- _Supplied information_
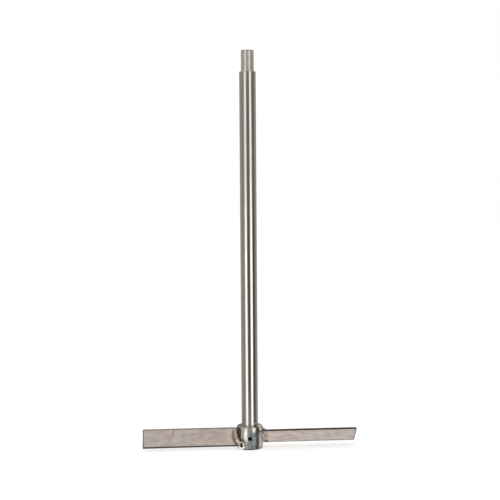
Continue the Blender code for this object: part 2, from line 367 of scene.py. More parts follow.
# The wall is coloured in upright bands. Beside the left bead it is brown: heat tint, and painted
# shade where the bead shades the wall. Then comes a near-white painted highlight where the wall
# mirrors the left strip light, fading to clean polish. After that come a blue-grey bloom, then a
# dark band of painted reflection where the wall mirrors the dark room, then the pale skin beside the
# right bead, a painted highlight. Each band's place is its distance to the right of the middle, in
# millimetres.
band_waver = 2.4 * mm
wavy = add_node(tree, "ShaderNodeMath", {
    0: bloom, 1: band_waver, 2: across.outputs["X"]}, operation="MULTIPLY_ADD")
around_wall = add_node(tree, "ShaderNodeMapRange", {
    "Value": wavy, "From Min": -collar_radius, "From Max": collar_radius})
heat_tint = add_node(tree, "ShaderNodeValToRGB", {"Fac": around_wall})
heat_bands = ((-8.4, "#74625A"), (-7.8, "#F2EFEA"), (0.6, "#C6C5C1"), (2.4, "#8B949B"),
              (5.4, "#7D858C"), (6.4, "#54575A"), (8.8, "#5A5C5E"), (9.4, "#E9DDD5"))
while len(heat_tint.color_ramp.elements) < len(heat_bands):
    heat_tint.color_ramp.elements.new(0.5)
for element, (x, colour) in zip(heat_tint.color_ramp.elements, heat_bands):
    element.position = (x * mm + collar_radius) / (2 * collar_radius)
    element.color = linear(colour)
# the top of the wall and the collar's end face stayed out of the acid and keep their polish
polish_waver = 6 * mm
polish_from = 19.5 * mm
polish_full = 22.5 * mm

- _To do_
Output the full listing exactly as it stands.

- _Expected output_
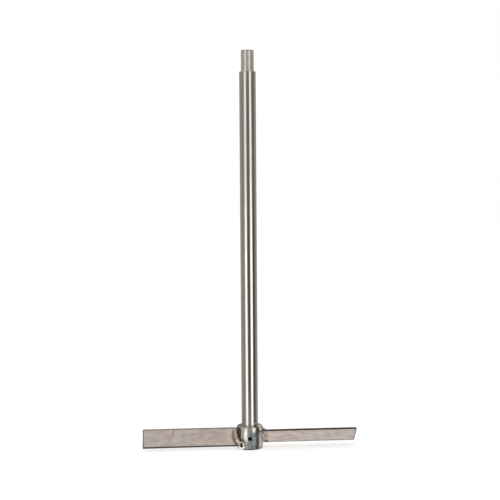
Continue the Blender code for this object: part 2, from line 367 of scene.py. More parts follow.
# The wall is coloured in upright bands. Beside the left bead it is brown: heat tint, and painted
# shade where the bead shades the wall. Then comes a near-white painted highlight where the wall
# mirrors the left strip light, fading to clean polish. After that come a blue-grey bloom, then a
# dark band of painted reflection where the wall mirrors the dark room, then the pale skin beside the
# right bead, a painted highlight. Each band's place is its distance to the right of the middle, in
# millimetres.
band_waver = 2.4 * mm
wavy = add_node(tree, "ShaderNodeMath", {
    0: bloom, 1: band_waver, 2: across.outputs["X"]}, operation="MULTIPLY_ADD")
around_wall = add_node(tree, "ShaderNodeMapRange", {
    "Value": wavy, "From Min": -collar_radius, "From Max": collar_radius})
heat_tint = add_node(tree, "ShaderNodeValToRGB", {"Fac": around_wall})
heat_bands = ((-8.4, "#74625A"), (-7.8, "#F2EFEA"), (0.6, "#C6C5C1"), (2.4, "#8B949B"),
              (5.4, "#7D858C"), (6.4, "#54575A"), (8.8, "#5A5C5E"), (9.4, "#E9DDD5"))
while len(heat_tint.color_ramp.elements) < len(heat_bands):
    heat_tint.color_ramp.elements.new(0.5)
for element, (x, colour) in zip(heat_tint.color_ramp.elements, heat_bands):
    element.position = (x * mm + collar_radius) / (2 * collar_radius)
    element.color = linear(colour)
# the top of the wall and the collar's end face stayed out of the acid and keep their polish
polish_waver = 6 * mm
polish_from = 19.5 * mm
polish_full = 22.5 * mm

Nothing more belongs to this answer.